Mudanças têm que ser feitas e acredito que o mais importante é o Ministério Público. Chegou a hora de eleger um procurador-geral. Esse momento será determinante e será daqui a 2 anos, ainda no governo do presidente Arévalo. Será um momento determinante para iniciar verdadeiramente o resgate do sistema de justiça guatemalteco.

RFI: É possível que a procuradora-geral Consuelo Porras, resista no cargo? 

Thelma Aldana: O presidente Arévalo pode seguir um procedimento administrativo para demiti-la. Ela não pode ser demitida por processo penal, seja qual for a forma que tenha, mas existem infrações graves que podem ser comprovadas através de procedimento administrativo e ela pode ser demitida.

RFI: Como o presidente irá lidar com a falta de maioria no Congresso? Ele pode sofrer moções de censura?

Thelma Aldana: O presidente Arévalo, em princípio, terá que governar com as normas legais vigentes. É muito difícil para ele conseguir apresentar iniciativas legislativas que possam prosperar no seu primeiro ano de governo, então ele terá que trabalhar com as leis atuais. Mas acredito que o mais importante é que ele seja honesto, que use corretamente os fundos destinados ao orçamento, para o bem-estar do povo e que acabe com os negócios obscuros que têm existido entre o Legislativo e o Executivo.

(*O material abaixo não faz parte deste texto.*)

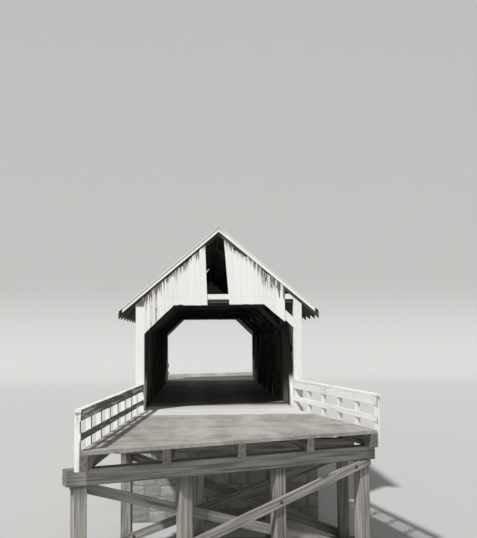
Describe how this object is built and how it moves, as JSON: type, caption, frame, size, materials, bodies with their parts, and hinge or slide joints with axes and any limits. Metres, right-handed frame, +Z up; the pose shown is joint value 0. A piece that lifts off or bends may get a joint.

Este é um bom primeiro passo e não exige reformas. O que é necessário é reformar comportamentos que foram utilizados no passado e no presente governo, favoráveis ​​à corrupção. Portanto, o primeiro desafio para ele será governar com o que tem, dar exemplo de honestidade e transparência e acabar com as práticas corruptas no governo guatemalteco.

RFI: A senhora vive exilada nos Estados Unidos, país que também acolheu outros juízes que foram alvo de manobras judiciais nos últimos anos. Que papel poderiam desempenhar países como os Estados Unidos nesta nova fase na Guatemala?

Thelma Aldana: Os Estados Unidos e a comunidade internacional têm apoiado o povo guatemalteco para que o seu exercício democrático seja respeitado. O presidente Arévalo, como sabemos, foi atacado de diversas formas pelo Ministério Público e sofreu ameaças de morte. Tem havido um apoio muito importante da União Europeia, da Organização dos Estados Americanos, dos Estados Unidos e de outros países e esperamos que este apoio internacional seja mantido para ajudar a democracia na Guatemala.